Adam gave her a sideways glance, narrowing his eyes, and looking instantly guilty.

"A house!?" Sarah demanded. She crawled out of the blankets and struggled to her feet in the straw, stomping to the ladder.

"Sarah..." Adam called, laying down on one elbow. He watched her start to descend the ladder for a second then got to his feet and followed her down a few rungs before he could swing around to the other side of the ladder, under the loft. He descended faster than she did so that he could be there to grab her when she reached the ground. She accepted his help getting to terra firma then started to pull away. "Wait a minute."

"You haven't once taken me seriously, Adam. I don't think you know how to take a woman seriously. Women are an expensive, fanciful part of your whimsy. They come and go into your life and you propose marriage and carve them rings and build them houses. You'll go all out for the game of courtin' a woman because you know you won't have to save any energy for the marriage. And I'm too close to thirty to waste my time on a man who only wants to play games." Sarah threw his hands from her waist, and stormed out of the barn.

Adam watched her stomp into the house from the barn door, wishing his mind would stop repeating the words she'd said to him. Wishing even more so that they weren't ringing even the slightest bit true.

He told his mind to shut up when turned back to the ladder, climbing into the loft to collect the blankets and close the door. He finished closing up the barn for the night, trying to regain the confidence he'd felt when he first went in there. He berated himself for foolishly sharing the story about Ruth and made a note to himself that should there be a future between himself and Sarah, he should forget from his memory, every other woman he'd ever fancied, even for a fleeting second.

When he returned to the house his father and middle brother had gone to bed.

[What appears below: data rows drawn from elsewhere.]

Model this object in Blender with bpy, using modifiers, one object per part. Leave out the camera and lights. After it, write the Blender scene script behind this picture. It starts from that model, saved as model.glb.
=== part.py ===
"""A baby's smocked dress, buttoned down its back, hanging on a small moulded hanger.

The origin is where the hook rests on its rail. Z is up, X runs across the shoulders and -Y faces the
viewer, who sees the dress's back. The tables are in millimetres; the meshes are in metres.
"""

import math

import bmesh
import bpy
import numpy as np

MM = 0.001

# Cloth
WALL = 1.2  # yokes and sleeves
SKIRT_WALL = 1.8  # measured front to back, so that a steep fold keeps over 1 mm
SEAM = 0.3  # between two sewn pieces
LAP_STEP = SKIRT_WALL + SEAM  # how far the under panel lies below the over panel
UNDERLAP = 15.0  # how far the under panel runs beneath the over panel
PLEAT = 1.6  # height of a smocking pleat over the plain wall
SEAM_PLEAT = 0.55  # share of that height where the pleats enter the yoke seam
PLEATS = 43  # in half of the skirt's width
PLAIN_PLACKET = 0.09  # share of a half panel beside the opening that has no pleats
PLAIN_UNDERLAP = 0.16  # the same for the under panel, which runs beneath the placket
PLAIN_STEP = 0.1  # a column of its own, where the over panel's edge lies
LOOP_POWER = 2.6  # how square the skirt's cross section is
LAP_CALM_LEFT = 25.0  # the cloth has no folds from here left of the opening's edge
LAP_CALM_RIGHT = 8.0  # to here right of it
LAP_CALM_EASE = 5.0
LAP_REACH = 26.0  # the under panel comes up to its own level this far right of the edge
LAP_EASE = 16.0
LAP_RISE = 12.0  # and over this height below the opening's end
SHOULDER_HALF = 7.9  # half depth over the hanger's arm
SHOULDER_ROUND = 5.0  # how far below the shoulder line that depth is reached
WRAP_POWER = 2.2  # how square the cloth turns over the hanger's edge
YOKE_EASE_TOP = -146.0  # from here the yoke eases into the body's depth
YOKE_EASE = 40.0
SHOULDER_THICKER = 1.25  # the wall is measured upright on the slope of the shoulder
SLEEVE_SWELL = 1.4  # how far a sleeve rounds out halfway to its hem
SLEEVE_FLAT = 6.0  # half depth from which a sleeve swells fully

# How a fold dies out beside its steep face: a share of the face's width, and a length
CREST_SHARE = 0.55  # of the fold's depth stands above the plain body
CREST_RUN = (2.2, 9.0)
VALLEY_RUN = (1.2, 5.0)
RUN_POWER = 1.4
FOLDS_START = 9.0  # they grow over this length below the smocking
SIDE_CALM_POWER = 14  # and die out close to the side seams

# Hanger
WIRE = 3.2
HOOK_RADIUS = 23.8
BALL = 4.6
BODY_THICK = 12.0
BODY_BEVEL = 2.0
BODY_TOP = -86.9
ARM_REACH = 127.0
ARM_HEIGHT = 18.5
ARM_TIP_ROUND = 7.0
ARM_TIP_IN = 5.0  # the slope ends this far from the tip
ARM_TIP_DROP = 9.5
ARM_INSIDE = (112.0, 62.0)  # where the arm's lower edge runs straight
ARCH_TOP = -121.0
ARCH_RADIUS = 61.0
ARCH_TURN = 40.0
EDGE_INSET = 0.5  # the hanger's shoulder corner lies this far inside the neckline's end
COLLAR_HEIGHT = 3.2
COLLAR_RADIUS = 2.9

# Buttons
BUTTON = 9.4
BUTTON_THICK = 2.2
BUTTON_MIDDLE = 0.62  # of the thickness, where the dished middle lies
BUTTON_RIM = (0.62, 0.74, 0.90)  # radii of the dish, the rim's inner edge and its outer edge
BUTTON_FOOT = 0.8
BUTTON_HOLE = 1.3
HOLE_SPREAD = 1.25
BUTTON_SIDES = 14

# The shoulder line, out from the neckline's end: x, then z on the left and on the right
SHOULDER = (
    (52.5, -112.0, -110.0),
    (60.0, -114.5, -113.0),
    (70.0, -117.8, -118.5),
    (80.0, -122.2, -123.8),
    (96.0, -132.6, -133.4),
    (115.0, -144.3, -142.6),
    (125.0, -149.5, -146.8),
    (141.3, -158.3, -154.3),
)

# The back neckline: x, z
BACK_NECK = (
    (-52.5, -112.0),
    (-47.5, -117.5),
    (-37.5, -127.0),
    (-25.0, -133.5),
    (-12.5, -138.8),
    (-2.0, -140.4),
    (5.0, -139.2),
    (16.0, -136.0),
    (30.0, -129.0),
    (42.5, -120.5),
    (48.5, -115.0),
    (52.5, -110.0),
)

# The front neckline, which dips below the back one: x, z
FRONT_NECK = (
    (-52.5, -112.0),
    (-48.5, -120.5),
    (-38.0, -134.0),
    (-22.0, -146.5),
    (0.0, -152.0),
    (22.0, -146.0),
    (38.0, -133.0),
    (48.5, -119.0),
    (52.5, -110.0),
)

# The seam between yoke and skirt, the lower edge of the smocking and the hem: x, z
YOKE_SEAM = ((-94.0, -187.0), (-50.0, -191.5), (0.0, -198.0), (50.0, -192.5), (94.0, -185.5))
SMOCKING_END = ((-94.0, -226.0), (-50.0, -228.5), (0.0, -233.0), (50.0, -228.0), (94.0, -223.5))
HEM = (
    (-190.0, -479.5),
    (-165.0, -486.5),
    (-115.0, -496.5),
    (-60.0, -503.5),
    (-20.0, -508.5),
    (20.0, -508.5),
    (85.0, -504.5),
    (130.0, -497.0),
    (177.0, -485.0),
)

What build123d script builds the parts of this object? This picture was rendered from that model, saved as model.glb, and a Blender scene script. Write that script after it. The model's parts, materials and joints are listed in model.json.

Joe was practicing burping Wi-jah, who had demanded a second night time feeding, and Jenny was guiding him patiently. Adam locked the door to the house and banked the fire in the fireplace. He knocked on the door to the guest room to check that Sarah and Jenny had everything they needed for the night. He got no response from Sarah, but Jenny offered to babysit Wi-Jah, and said the cradle was already inside their room.

Adam stayed up until every light was doused and the night grew silent around the house. Before he followed his brother up the stairs he glanced out the window and saw fat flakes falling lazily past it.